This month’s Wine Blog Wednesday was an interesting one. Participants were required to find two wines, one a “reserve” and the other a not so “reserve” and compare them. From my point of view, comparing the same vintage was important because it is such a critical variable. This made finding wines something of a challenge since some many wineries hold back their reserves… for that matter many countries require longer aging time before wineries are legally allowed to release a reserve wine.
But I did it. Well, sort of. The reserve isn’t technically a reserve, but it is a higher-end bottle. German vintner Heymann-Lowenstein puts a little “1″ and a bunch of grapes on his single-vineyard Rieslings, to indicate they are the superior wine. The question was, did we agree?
To keep things interesting, and to keep the tasters honest (there were four of us), we tasted blind. As it turned out, the “reserve” was a strong favorite. The non-reserve was definitely good, but it didn’t have as much going on, it seemed simpler, sweeter and to me, a little more rough around the edges, than the single-vineyard wine which was just lovely.
Notes follow:
#1: 2005 Heymann-Lowenstein Rottgen (The “Reserve”)

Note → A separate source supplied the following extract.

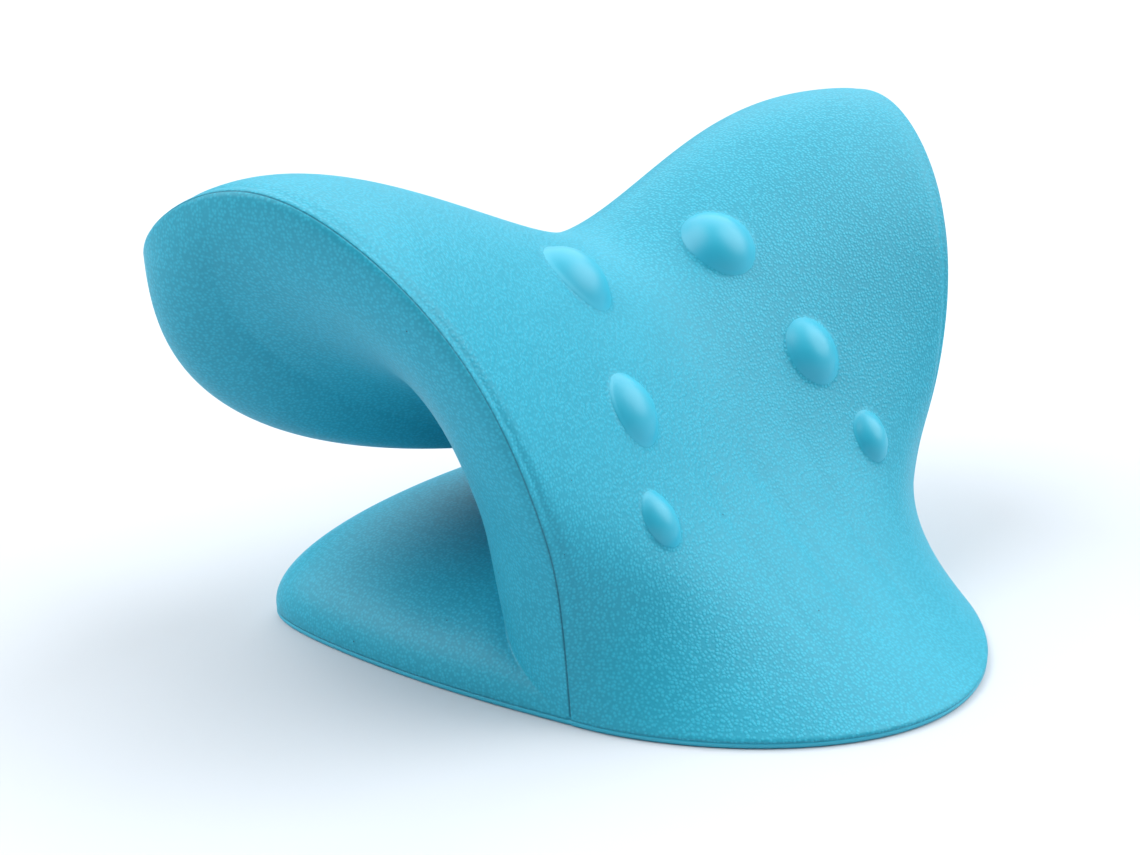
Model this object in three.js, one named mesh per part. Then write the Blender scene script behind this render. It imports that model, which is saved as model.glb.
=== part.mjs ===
// Neck and shoulder stretcher: one moulded foam block, C-shaped when seen from the side.
// X runs across the shoulders, -Y is the side with the nodules, +Z is up and the floor is Z = 0.
import * as THREE from "three";

// ---------------------------------------------------------------- driving dimensions, mm
const WIDTH = 260; // over both wings
const DEPTH = 178; // front of the foot to the rear lip
const HEIGHT = 136; // floor to the top of a wing
const SKIN = 2; // dense skin that forms against the mould
const GAP = 0.5; // clearance drawn between neighbouring bodies
const LID = 2; // height of the mould lid's skin under the foot
const LID_LIP = 0.6; // how far that skin stands out round the foot

// Nodules: place on the front surface (station along the slope, share of the way to the rim)
// and size (along the slope, across it, height).
const NODULES = [
  { name: "upper", station: 3.84, share: 0.30, along: 24, across: 21, rise: 5.5 },
  { name: "middle", station: 2.66, share: 0.39, along: 21, across: 17, rise: 4.6 },
  { name: "lower", station: 1.90, share: 0.49, along: 16, across: 12, rise: 3.6 },
];

// ---------------------------------------------------------------- stations
// Every station is one half-section from the middle plane out to the edge of its surface.
// They are drawn for a block of the drawn size and stretched to the size above.
// middle: Y and Z on the middle plane; level: how far the section stays level from there;
// edge: where it ends; lean: the direction and strength with which it reaches that edge.
const DRAWN = [260, 178, 136];
const FRONT = [
  { middle: [0, 0], level: 39, edge: [75, 64, 0], lean: [6, 24, 0] },
  { middle: [30, 17], level: 32, edge: [78, 65, 33], lean: [23, 9, 7] },
  { middle: [64, 46], level: 32, edge: [87, 64, 61], lean: [22, 3, 7] },
  { middle: [87, 75], level: 28, edge: [102, 75, 103], lean: [30, -10, 5] },
  { middle: [111, 96], level: 25, edge: [119, 108, 133], lean: [40, -6, 0] },
  { middle: [136, 104], level: 24, edge: [128, 139, 132], lean: [49, -13, -10] },
  { middle: [154, 97], level: 34, edge: [128, 162, 116], lean: [42, -5, -7] },
  { middle: [171, 83], level: 40, edge: [109, 177, 97], lean: [32, -7, 12] },
];

// The rear surface runs on from the rear lip, under the arch, over the base to the rear floor
// edge. Down to the front foot its edge is the rim, taken at the front station in "rim".
const REAR = [
  { middle: [171, 83], level: 40, rim: 7, lean: [32, -7, 12] },
  { middle: [175, 64], level: 52, rim: 6.55, lean: [21, -12, 30] },
  { middle: [158, 41], level: 73, rim: 5.75, lean: [0, -13, 58] },
  { middle: [135, 42], level: 44, rim: 4.6, lean: [-15, -25, 45] },
  { middle: [119, 49], level: 29, rim: 2.4, lean: [-10, -49, 7] },
  { middle: [112, 33], level: 39, rim: 0, lean: [-10, -41, -18] },
  { middle: [125, 27], level: 37, edge: [86, 104, 0], lean: [-2, -7, -22] },
  { middle: [156, 28], level: 50, edge: [92, 146, 0], lean: [-2, -4, -21] },
  { middle: [174, 21], level: 54, edge: [89, 170, 0], lean: [0, -3, -15] },
  { middle: [178, 0], level: 52, edge: [76, 178, 0], lean: [12, 0, 0] },
];

const HALF_COLUMNS = 11; // facets from the middle plane to the edge
const FRONT_STEPS = 3; // rows between two front stations
const BASE_STEPS = 3; // rows between two rear stations that end on the floor
const FLOOR = LID + GAP; // the floor edges of both surfaces sit on the lid's skin

// ---------------------------------------------------------------- curves
const stretch = [WIDTH / DRAWN[0], DEPTH / DRAWN[1], (HEIGHT - FLOOR) / DRAWN[2]];

// Natural cubic spline through rows of numbers, one knot per row.
function spline(rows) {
  const last = rows.length - 1;
  const bend = rows.map((row) => row.map(() => 0));
  for (let axis = 0; axis < rows[0].length; axis += 1) {
    const weight = [0];
    const load = [0];
    for (let i = 1; i < last; i += 1) {
      const turn = 6 * (rows[i + 1][axis] - 2 * rows[i][axis] + rows[i - 1][axis]);
      weight[i] = 1 / (4 - weight[i - 1]);
      load[i] = (turn - load[i - 1]) * weight[i];
    }
    for (let i = last - 1; i > 0; i -= 1) {
      bend[i][axis] = load[i] - weight[i] * bend[i + 1][axis];
    }
  }
  return (knot) => {
    const i = Math.min(Math.floor(knot), last - 1);
    const t = knot - i;
    const r = 1 - t;
    return rows[i].map((value, axis) => {
      const straight = r * value + t * rows[i + 1][axis];
      const curved = (r ** 3 - r) * bend[i][axis] + (t ** 3 - t) * bend[i + 1][axis];
      return straight + curved / 6;
    });
  };
}

// Value at x of the straight lines through the points (xs, ys); xs rises.
function between(xs, ys, x) {
  const i = Math.max(1, xs.findIndex((value) => value >= x - 1e-9));
  const t = (x - xs[i - 1]) / (xs[i] - xs[i - 1]);
  return ys[i - 1] + t * (ys[i] - ys[i - 1]);
}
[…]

A nose of grapefruit, lime and orange blossom with noticeable mineral/petrol quality. It’s off-dry with bright acidity and pink grapefruit on the mid-palette. The finish is honey. Texturally, the wine is full, but with a bit of CO2 spritz.
Yum Factory: ***
Interest Factor: ***
Value: * ($45)
#2: 2005 Heymann-Lowenstein Schieferterrassen
Similar qualities but a bit sweeter and fuller textured but a little harsher on the palette. The nose is less pronounced and without the blossom quality. A little more of that spritz. Still very nice and works well with the Gruyeres cheese.
Yum Factory: **
Interest Factor: *
Value: ** ($25)
These are both excellent wines, but in this case, the “reserve” definitely won. It was blind and it was unanimous. I definitely would like to do this one again. I was briefly tempted by a couple of Red Burgundies, but it seemed criminal to spend that much money for a nice 1er Cru Burgundy and then drink it 5-10 years before it is ready. I think next time, I would go for something cheaper and more common to see what “reserve” means in more broadly distributed wines. Generally I think it means more oak and riper fruit. I look forward to seeing the other WBW postings to confirm that theory.